At the center of the history of redemption is a cradle, a cross, and a crown.  

All of the Old Testament, from creation to the fall of the first Adam, from the calling of Abraham and God's purposes for Israel, and including all the prophets, spoke in preparation and in foreshadowing of the Coming One, the last Adam, the God-man who would make all things right.  

"When we could not come to him, he came to us."  The truth of the incarnation is vital to the gospel: unless the Messiah would be both man and God he could not accomplish what he needed to accomplish.  He must be infinitely strong to save (God) and he must be a perfect Substitute for us (fully human).  Then his death could be a full atonement, a completely gracious redemption.  We could not come to him unless he came to us.

This is the center of history: the life, death and resurrection of the Lord Jesus. An accomplished salvation at his initiative.  A Savior in every sense of the word.  

Now in the New Testament the Apostles proclaim that Jesus is risen and ascended with all authority.  And they explain all that this means for us who believe.  This gospel announcement is proclaimed now to all nations until Christ returns.  And he will visibly establish his glorious reign in the new heavens and new earth. 
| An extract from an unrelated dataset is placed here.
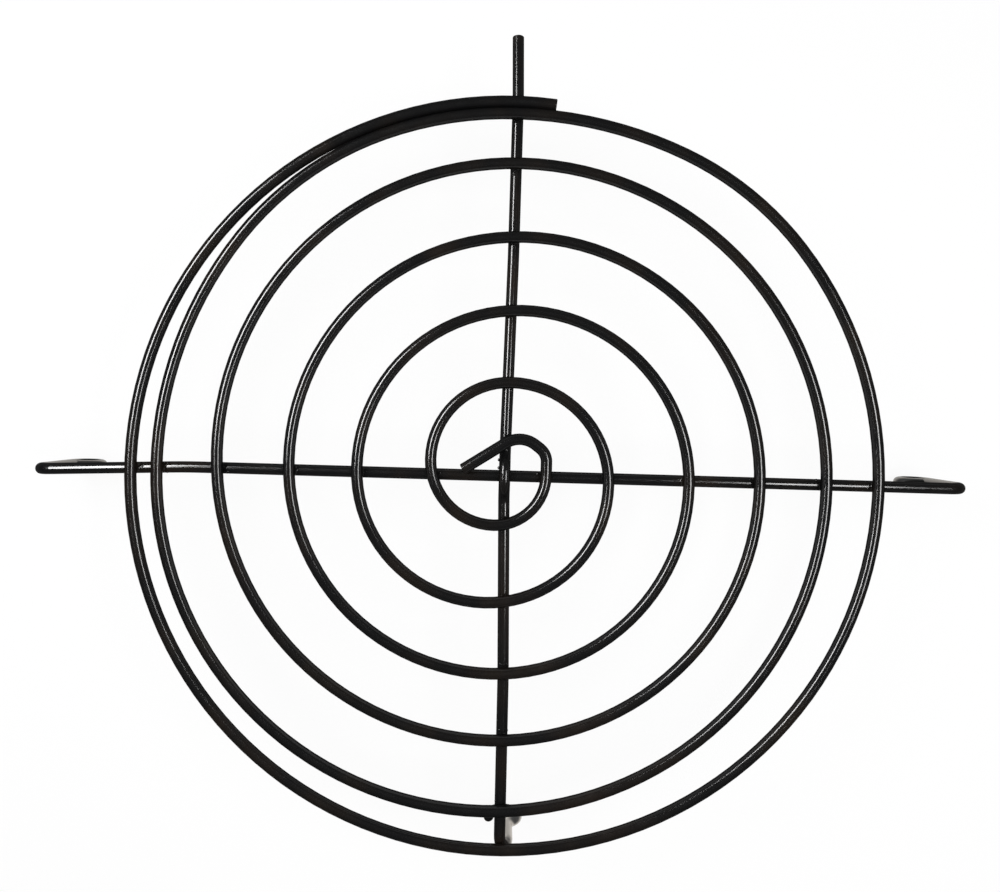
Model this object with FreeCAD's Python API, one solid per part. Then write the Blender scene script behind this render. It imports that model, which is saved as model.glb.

Lack of understanding all these implications of the gospel leads to so many of our problems.  Tim Keller writes, 

Most of our problems in life come from a lack of proper orientation to the gospel. Pathologies in the church and sinful patterns in our individual lives ultimately stem from a failure to think through the deep implications of the gospel and to grasp and believe the gospel through and through. Put positively, the gospel transforms our hearts and our thinking and changes our approaches to absolutely everything. When the gospel is expounded and applied in its fullness in any church, that church will look unique. People will find in it an attractive, electrifying balance of moral conviction and compassion. D. A. Carson writes the following: The gospel is regularly presented not only as truth to be received and believed, but the very power of God to transform (see 1 Cor 2; 1 Thess 2:4; [Rom 1:16–17])… One of the most urgently needed things today is a careful treatment of how the gospel, biblically and richly understood, ought to shape everything we do in the local church, all of our ethics, all of our priorities. (--Tim Keller, Center Church)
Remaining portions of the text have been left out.